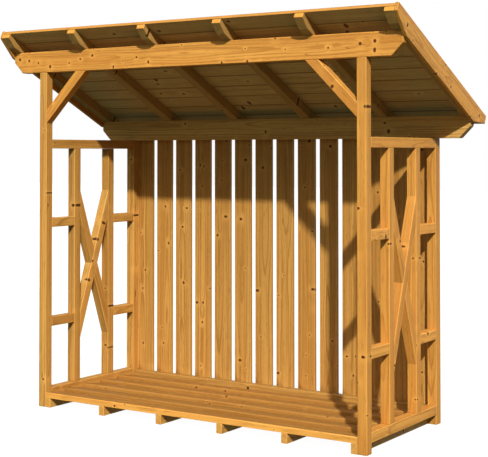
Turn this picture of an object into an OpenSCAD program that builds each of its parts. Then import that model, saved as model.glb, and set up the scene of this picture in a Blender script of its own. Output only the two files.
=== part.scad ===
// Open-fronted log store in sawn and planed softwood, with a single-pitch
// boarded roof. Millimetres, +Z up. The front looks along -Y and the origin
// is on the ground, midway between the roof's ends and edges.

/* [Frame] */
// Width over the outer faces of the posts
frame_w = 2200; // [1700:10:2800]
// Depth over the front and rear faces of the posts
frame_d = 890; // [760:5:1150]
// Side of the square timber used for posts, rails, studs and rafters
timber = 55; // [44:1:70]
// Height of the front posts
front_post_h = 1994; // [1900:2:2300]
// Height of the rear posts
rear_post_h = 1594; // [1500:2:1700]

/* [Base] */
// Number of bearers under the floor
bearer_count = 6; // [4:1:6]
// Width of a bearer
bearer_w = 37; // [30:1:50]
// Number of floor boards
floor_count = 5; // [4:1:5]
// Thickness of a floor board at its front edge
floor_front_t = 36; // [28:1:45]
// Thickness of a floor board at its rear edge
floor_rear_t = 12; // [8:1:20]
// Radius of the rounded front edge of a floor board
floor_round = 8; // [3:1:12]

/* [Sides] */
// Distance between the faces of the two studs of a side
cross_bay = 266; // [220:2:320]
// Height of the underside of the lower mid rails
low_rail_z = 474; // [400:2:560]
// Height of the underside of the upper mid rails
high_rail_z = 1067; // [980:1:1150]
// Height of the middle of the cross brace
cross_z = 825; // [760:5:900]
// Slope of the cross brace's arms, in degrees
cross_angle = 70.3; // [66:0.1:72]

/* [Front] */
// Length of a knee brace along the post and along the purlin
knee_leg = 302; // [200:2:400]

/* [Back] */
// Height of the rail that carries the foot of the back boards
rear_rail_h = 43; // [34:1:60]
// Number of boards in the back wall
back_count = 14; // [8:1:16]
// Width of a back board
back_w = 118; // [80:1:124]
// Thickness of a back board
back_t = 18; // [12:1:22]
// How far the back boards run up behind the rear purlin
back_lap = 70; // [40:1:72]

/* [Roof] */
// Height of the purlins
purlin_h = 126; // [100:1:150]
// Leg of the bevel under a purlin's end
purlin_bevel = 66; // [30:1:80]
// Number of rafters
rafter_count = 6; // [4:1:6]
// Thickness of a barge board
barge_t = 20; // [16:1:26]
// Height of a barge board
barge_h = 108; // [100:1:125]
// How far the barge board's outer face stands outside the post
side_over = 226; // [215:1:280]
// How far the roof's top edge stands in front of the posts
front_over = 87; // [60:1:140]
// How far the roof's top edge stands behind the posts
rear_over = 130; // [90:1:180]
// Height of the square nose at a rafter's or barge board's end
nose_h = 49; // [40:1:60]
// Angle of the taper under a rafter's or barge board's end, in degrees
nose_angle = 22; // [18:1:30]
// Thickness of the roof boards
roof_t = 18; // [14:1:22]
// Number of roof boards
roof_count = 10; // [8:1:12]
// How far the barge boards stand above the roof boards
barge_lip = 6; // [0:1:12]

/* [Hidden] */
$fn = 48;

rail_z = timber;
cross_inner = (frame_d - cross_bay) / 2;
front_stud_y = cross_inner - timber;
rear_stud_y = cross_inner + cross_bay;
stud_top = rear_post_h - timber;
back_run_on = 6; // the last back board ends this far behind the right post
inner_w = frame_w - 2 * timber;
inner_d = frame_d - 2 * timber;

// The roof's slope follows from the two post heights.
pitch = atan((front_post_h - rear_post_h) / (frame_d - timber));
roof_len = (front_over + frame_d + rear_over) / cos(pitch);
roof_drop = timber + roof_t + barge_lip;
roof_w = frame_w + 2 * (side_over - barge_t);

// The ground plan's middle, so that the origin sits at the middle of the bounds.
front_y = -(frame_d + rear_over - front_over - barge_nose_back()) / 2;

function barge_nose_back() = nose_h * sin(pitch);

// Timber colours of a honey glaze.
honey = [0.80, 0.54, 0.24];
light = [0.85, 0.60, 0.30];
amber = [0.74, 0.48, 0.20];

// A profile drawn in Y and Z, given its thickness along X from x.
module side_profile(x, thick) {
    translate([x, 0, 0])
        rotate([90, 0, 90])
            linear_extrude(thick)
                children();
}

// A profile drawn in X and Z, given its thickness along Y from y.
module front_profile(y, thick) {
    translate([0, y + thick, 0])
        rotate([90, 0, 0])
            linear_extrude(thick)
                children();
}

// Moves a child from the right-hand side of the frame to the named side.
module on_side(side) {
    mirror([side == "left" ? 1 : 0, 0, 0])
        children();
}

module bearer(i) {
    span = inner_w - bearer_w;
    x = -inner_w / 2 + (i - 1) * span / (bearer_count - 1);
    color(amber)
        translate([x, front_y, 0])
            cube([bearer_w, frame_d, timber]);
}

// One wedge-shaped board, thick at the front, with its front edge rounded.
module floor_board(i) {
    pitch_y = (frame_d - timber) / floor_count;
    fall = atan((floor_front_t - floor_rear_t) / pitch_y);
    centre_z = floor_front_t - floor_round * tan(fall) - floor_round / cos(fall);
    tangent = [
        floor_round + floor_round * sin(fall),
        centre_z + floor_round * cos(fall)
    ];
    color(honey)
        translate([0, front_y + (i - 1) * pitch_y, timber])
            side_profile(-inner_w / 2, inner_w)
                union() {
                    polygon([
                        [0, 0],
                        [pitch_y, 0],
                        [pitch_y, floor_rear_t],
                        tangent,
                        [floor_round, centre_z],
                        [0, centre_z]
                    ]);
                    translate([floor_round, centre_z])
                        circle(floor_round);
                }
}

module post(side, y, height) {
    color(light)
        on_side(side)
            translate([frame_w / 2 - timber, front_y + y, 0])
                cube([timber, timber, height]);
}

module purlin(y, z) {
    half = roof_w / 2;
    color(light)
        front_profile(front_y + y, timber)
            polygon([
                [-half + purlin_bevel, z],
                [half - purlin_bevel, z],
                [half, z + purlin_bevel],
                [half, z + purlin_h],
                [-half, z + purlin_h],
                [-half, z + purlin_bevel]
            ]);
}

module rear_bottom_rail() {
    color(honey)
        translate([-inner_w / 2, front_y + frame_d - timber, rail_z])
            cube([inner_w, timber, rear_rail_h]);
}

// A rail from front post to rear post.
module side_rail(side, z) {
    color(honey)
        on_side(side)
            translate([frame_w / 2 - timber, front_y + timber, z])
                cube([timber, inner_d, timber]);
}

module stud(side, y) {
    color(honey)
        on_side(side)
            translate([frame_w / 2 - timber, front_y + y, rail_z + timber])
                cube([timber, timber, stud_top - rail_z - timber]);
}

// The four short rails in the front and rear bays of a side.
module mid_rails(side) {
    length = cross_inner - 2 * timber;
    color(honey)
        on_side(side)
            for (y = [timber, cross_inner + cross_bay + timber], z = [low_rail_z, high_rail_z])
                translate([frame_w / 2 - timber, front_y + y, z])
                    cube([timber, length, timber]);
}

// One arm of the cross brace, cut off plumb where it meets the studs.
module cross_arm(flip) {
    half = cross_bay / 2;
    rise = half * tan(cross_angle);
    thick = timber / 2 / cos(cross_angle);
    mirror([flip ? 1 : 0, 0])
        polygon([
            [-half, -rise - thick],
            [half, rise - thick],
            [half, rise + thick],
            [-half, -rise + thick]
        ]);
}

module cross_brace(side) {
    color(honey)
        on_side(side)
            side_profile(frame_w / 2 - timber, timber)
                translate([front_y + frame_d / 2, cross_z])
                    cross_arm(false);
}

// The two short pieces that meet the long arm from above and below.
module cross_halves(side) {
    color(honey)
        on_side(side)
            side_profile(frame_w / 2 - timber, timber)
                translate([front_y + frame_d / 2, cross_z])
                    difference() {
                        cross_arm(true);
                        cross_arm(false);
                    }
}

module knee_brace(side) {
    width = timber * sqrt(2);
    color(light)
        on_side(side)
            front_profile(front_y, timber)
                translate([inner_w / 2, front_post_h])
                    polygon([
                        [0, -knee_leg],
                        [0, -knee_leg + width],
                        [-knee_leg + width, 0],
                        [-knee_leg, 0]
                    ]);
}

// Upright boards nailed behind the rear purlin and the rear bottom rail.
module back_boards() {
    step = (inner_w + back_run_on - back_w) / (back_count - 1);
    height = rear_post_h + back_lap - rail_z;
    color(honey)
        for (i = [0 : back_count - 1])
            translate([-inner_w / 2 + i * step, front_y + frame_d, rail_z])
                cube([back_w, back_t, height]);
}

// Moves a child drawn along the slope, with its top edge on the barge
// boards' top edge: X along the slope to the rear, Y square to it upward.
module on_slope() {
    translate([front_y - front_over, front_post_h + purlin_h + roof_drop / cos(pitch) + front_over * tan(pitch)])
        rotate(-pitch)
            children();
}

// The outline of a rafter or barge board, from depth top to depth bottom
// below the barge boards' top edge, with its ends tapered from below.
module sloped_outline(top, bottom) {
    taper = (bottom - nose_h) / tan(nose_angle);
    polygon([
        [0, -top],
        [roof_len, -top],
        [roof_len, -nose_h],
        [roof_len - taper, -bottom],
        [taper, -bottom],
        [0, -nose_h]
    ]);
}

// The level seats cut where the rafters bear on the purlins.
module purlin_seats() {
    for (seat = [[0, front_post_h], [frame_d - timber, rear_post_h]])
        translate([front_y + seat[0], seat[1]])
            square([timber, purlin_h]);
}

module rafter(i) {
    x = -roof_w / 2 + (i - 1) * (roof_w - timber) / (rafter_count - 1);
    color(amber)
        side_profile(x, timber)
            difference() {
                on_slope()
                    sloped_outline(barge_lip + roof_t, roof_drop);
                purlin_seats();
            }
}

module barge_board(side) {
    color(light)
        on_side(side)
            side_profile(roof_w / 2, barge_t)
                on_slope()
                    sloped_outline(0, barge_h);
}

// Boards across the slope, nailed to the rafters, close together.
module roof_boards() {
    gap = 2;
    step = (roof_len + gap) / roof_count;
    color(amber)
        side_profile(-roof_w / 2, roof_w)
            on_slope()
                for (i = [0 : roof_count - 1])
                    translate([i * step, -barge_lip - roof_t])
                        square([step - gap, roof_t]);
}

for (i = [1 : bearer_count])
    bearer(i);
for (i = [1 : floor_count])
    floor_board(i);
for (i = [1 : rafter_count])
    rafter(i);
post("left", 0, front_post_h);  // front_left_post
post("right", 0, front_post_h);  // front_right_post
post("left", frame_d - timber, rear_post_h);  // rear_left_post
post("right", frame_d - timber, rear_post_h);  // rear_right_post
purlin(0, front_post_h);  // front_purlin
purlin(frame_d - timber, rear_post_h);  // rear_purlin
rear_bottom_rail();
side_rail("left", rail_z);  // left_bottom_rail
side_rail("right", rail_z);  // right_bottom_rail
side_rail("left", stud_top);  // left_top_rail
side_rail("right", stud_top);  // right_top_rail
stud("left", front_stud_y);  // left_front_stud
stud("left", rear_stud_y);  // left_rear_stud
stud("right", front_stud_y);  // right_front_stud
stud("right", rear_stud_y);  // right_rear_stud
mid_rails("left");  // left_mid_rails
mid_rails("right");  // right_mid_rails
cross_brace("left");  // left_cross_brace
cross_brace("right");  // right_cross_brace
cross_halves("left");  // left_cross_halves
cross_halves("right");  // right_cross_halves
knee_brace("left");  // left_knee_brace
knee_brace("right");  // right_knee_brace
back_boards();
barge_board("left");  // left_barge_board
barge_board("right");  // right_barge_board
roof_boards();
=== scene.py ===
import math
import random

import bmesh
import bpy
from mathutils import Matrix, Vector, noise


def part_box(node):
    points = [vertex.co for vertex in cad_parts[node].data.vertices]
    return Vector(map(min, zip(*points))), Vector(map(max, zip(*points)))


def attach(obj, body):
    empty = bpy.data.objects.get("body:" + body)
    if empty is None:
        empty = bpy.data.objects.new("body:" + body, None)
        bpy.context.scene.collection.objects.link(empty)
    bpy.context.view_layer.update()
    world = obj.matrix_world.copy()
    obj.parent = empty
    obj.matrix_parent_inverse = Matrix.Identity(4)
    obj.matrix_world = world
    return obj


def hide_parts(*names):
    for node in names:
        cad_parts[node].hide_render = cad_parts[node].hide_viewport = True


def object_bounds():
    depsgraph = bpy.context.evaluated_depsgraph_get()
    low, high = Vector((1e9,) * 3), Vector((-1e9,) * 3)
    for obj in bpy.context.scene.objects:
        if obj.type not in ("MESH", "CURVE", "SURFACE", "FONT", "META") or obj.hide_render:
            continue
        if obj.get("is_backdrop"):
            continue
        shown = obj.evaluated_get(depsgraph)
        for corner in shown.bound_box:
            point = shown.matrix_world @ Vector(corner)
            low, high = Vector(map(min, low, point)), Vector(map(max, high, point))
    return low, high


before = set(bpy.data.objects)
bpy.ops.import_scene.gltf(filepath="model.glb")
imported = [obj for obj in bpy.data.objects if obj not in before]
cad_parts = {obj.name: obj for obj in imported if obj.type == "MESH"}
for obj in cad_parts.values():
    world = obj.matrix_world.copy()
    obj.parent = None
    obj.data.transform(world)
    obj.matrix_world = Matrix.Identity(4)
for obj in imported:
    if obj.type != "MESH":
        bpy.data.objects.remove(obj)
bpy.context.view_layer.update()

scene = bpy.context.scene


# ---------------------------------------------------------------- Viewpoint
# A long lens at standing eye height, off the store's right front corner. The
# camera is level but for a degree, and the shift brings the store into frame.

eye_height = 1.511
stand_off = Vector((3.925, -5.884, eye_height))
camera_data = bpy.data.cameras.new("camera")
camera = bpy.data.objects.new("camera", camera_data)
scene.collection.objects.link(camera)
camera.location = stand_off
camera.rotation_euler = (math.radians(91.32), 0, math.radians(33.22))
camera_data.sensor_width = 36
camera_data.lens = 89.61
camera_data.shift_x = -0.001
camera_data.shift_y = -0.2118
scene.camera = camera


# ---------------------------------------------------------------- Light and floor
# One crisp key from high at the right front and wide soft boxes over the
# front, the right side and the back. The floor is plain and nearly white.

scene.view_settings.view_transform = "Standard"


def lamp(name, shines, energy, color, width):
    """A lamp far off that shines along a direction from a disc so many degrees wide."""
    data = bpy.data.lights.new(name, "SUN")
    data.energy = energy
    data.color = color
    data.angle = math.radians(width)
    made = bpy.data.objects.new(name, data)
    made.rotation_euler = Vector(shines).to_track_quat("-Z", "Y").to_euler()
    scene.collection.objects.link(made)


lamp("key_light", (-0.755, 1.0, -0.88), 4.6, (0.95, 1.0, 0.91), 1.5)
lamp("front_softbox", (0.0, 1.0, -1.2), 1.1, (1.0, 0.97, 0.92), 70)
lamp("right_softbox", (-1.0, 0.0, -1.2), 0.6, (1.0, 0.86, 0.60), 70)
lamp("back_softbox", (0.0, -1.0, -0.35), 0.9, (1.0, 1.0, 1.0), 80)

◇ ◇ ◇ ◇

TASK GOAL:
Within the listing above, the range opens at the line with "for (i = [1 : bearer_count])" and closes at the line with "depsgraph = bpy.context.evaluated_depsgraph_get()". Reproduce exactly the lines of that range, including both ends.

RESULT OF THIS EXERCISE:
for (i = [1 : bearer_count])
    bearer(i);
for (i = [1 : floor_count])
    floor_board(i);
for (i = [1 : rafter_count])
    rafter(i);
post("left", 0, front_post_h);  // front_left_post
post("right", 0, front_post_h);  // front_right_post
post("left", frame_d - timber, rear_post_h);  // rear_left_post
post("right", frame_d - timber, rear_post_h);  // rear_right_post
purlin(0, front_post_h);  // front_purlin
purlin(frame_d - timber, rear_post_h);  // rear_purlin
rear_bottom_rail();
side_rail("left", rail_z);  // left_bottom_rail
side_rail("right", rail_z);  // right_bottom_rail
side_rail("left", stud_top);  // left_top_rail
side_rail("right", stud_top);  // right_top_rail
stud("left", front_stud_y);  // left_front_stud
stud("left", rear_stud_y);  // left_rear_stud
stud("right", front_stud_y);  // right_front_stud
stud("right", rear_stud_y);  // right_rear_stud
mid_rails("left");  // left_mid_rails
mid_rails("right");  // right_mid_rails
cross_brace("left");  // left_cross_brace
cross_brace("right");  // right_cross_brace
cross_halves("left");  // left_cross_halves
cross_halves("right");  // right_cross_halves
knee_brace("left");  // left_knee_brace
knee_brace("right");  // right_knee_brace
back_boards();
barge_board("left");  // left_barge_board
barge_board("right");  // right_barge_board
roof_boards();
=== scene.py ===
import math
import random

import bmesh
import bpy
from mathutils import Matrix, Vector, noise


def part_box(node):
    points = [vertex.co for vertex in cad_parts[node].data.vertices]
    return Vector(map(min, zip(*points))), Vector(map(max, zip(*points)))


def attach(obj, body):
    empty = bpy.data.objects.get("body:" + body)
    if empty is None:
        empty = bpy.data.objects.new("body:" + body, None)
        bpy.context.scene.collection.objects.link(empty)
    bpy.context.view_layer.update()
    world = obj.matrix_world.copy()
    obj.parent = empty
    obj.matrix_parent_inverse = Matrix.Identity(4)
    obj.matrix_world = world
    return obj


def hide_parts(*names):
    for node in names:
        cad_parts[node].hide_render = cad_parts[node].hide_viewport = True


def object_bounds():
    depsgraph = bpy.context.evaluated_depsgraph_get()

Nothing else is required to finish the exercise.